• [INSTRUCTIONS FOR THE TASK] Lines before the one containing "obj.matrix_world = world" are excluded; retype that line and all remaining lines of the material exactly.

** start DATA BLOCK **

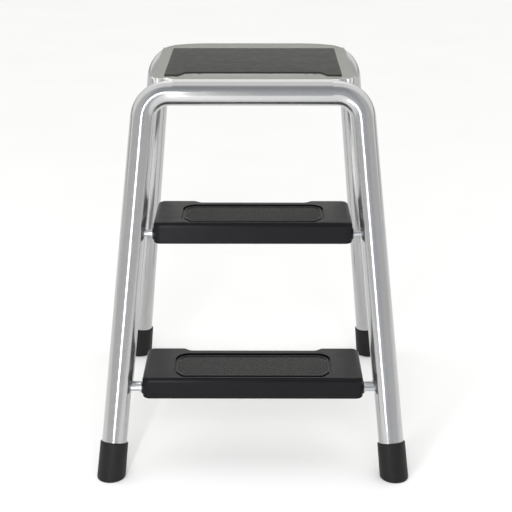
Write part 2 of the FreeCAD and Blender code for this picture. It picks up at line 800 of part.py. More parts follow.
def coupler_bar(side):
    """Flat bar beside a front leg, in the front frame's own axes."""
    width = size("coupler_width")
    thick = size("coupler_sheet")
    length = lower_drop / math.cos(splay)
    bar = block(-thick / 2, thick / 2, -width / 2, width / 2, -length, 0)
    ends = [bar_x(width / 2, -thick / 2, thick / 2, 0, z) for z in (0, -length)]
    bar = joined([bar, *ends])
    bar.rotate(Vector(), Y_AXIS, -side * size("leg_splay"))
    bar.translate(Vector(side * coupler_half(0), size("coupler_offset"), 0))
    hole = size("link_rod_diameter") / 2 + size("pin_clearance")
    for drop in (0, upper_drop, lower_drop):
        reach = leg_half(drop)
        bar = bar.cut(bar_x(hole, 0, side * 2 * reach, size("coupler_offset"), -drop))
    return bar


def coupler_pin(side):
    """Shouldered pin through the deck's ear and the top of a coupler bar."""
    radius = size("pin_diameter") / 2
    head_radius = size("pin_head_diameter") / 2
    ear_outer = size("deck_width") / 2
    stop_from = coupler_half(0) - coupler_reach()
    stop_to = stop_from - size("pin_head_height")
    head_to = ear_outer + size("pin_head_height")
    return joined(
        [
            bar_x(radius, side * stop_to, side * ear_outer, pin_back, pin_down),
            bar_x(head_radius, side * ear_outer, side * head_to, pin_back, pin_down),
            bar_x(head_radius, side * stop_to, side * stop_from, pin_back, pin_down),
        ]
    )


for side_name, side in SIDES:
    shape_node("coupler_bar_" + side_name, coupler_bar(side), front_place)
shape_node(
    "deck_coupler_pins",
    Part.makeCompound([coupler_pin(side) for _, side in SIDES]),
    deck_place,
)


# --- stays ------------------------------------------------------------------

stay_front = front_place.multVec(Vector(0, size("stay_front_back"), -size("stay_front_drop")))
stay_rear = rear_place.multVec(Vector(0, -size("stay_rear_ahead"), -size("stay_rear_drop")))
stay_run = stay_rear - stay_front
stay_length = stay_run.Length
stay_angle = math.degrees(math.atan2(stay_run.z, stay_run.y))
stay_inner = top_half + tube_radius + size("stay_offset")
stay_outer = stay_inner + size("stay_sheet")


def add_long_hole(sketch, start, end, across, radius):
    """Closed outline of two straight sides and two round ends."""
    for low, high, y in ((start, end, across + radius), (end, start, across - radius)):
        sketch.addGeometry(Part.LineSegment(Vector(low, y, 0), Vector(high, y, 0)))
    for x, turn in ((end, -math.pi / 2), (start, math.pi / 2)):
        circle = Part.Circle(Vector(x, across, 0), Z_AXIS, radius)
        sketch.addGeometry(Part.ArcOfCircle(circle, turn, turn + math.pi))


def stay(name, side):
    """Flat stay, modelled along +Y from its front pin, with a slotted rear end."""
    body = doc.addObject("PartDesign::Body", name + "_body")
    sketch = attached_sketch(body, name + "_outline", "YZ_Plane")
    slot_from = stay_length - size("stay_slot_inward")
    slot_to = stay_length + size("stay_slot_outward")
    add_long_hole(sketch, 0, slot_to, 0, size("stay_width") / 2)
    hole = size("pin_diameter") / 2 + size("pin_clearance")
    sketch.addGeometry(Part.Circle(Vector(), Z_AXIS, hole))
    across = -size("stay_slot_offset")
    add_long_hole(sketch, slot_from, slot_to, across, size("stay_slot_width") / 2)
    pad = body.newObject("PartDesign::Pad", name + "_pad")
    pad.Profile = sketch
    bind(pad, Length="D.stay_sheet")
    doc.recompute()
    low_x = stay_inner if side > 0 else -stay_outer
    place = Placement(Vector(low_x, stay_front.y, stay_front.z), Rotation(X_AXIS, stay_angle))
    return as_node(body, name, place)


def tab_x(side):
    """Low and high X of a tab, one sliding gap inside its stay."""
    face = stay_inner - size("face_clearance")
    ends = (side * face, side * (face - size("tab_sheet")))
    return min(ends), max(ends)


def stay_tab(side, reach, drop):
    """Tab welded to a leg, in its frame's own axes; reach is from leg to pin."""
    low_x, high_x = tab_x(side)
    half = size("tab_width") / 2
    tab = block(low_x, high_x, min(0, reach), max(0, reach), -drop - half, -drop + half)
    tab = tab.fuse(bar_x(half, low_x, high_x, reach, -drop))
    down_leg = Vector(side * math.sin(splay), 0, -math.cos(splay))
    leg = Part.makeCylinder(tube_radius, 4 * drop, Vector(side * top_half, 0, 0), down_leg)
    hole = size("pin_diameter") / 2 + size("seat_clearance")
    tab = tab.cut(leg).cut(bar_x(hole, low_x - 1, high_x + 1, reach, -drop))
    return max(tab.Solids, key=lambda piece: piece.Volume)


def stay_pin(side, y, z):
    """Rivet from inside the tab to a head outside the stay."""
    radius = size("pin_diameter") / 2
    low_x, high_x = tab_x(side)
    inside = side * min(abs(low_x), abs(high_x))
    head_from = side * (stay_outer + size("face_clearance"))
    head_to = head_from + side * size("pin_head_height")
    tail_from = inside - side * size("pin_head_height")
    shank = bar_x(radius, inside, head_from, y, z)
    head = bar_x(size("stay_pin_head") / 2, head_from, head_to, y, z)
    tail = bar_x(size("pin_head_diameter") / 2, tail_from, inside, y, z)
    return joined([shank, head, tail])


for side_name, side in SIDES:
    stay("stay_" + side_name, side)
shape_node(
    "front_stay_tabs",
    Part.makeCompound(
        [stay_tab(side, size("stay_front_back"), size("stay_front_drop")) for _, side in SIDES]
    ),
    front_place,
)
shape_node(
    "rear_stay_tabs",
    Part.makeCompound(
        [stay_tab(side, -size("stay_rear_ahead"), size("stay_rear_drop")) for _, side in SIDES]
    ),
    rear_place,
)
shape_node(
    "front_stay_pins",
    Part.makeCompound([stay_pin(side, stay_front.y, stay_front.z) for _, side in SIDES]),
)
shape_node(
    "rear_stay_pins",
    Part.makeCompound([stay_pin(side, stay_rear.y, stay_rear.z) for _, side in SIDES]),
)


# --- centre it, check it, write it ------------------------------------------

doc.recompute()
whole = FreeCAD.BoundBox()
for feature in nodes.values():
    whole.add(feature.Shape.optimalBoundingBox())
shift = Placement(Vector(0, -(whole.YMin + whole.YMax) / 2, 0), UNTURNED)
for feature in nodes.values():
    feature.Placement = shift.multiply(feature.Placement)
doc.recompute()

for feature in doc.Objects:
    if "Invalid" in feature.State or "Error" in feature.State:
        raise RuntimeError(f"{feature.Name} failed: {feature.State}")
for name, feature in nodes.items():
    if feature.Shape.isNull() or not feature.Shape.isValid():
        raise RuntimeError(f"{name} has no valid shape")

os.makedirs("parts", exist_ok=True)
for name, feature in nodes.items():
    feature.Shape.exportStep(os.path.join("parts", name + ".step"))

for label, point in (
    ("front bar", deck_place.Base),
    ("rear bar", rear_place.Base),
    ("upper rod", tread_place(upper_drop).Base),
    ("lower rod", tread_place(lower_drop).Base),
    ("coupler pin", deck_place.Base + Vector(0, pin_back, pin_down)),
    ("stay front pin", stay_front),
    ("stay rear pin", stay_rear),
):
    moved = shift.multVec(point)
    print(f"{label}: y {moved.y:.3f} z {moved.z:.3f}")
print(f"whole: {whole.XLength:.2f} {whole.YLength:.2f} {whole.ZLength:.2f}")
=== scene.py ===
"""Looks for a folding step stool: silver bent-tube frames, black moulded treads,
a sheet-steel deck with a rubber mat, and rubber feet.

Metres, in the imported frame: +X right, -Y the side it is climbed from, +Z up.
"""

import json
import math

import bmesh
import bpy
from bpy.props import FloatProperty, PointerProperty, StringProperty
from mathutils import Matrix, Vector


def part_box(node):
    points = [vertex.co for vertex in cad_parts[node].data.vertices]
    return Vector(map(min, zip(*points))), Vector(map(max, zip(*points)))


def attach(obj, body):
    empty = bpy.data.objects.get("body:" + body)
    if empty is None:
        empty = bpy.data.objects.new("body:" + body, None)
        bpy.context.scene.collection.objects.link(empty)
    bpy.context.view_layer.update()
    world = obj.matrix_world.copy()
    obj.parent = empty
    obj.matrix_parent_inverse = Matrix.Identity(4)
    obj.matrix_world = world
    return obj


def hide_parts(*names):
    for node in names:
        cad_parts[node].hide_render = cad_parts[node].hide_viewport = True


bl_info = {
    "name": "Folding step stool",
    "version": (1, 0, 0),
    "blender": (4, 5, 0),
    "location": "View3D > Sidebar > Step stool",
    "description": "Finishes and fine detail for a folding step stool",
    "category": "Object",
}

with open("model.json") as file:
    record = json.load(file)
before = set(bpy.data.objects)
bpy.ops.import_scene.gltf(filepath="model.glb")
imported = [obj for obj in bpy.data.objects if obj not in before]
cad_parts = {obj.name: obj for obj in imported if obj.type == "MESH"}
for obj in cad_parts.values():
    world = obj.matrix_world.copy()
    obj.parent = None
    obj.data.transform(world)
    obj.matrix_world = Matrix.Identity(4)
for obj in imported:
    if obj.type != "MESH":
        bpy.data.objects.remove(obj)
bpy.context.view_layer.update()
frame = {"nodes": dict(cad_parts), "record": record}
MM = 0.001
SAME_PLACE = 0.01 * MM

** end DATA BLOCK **

• [RESPONSE TO THE EXERCISE]
    obj.matrix_world = world
    return obj


def hide_parts(*names):
    for node in names:
        cad_parts[node].hide_render = cad_parts[node].hide_viewport = True


bl_info = {
    "name": "Folding step stool",
    "version": (1, 0, 0),
    "blender": (4, 5, 0),
    "location": "View3D > Sidebar > Step stool",
    "description": "Finishes and fine detail for a folding step stool",
    "category": "Object",
}

with open("model.json") as file:
    record = json.load(file)
before = set(bpy.data.objects)
bpy.ops.import_scene.gltf(filepath="model.glb")
imported = [obj for obj in bpy.data.objects if obj not in before]
cad_parts = {obj.name: obj for obj in imported if obj.type == "MESH"}
for obj in cad_parts.values():
    world = obj.matrix_world.copy()
    obj.parent = None
    obj.data.transform(world)
    obj.matrix_world = Matrix.Identity(4)
for obj in imported:
    if obj.type != "MESH":
        bpy.data.objects.remove(obj)
bpy.context.view_layer.update()
frame = {"nodes": dict(cad_parts), "record": record}
MM = 0.001
SAME_PLACE = 0.01 * MM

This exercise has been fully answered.